On a side note, the same logic could be used to define the existential quantifier without using dependent sum types. We have the equivalence
$$\left(\prod_{P:\mathrm{Prop}} \left(\left(\sum_{x:A} B(x)\right) \to P\right) \to P\right) \simeq \left(\prod_{P:\mathrm{Prop}} \left(\prod_{x:A} B(x) \to P\right) \to P\right).$$ Thus, we could define $$\exists x:A.B(x) \equiv \prod_{P:\mathrm{Prop}} \left(\prod_{x:A} B(x) \to P\right) \to P.$$
In a similar way, we can also define the empty type from the type of propositions. The empty type is a proposition, and thus is equivalent to its propositional truncation. By recursion on the empty type, every function type from the empty type is contractible and equivalent to the unit type.

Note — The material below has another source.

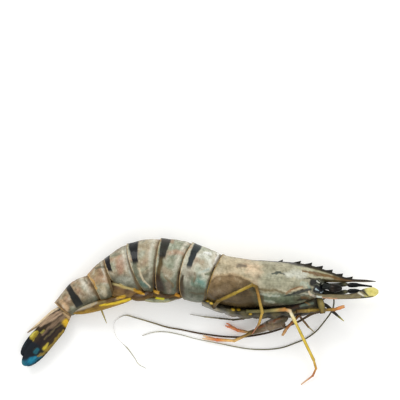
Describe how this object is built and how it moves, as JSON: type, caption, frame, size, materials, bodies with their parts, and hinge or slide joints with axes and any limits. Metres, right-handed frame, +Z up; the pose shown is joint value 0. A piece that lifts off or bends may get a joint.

Now, every function type from a contractible type is equivalent to the codomain of the function type; thus, we have the following equivalences
$$\emptyset \simeq \left(\prod_{P:\mathrm{Prop}} (\emptyset \to P) \to P\right) \simeq \left(\prod_{P:\mathrm{Prop}} \mathbb{1} \to P\right) \simeq \prod_{P:\mathrm{Prop}} P$$
and we could define
$$\emptyset \equiv \prod_{P:\mathrm{Prop}} P.$$
The resulting empty type is $U$-large.
The key thing here is that since each $P$ is a prop, by weak function extensionality, the type $\prod_{P:\mathrm{Prop}} P$ is also a proposition. If the type $\prod_{P:\mathrm{Prop}} P$ has an element, then every proposition has an element and is thus contractible, which implies that the universe $U$ itself is contractible and thus trivial. But we do not know if $\prod_{P:\mathrm{Prop}} P$ has an element, so $\prod_{P:\mathrm{Prop}} P$ behaves as the empty type.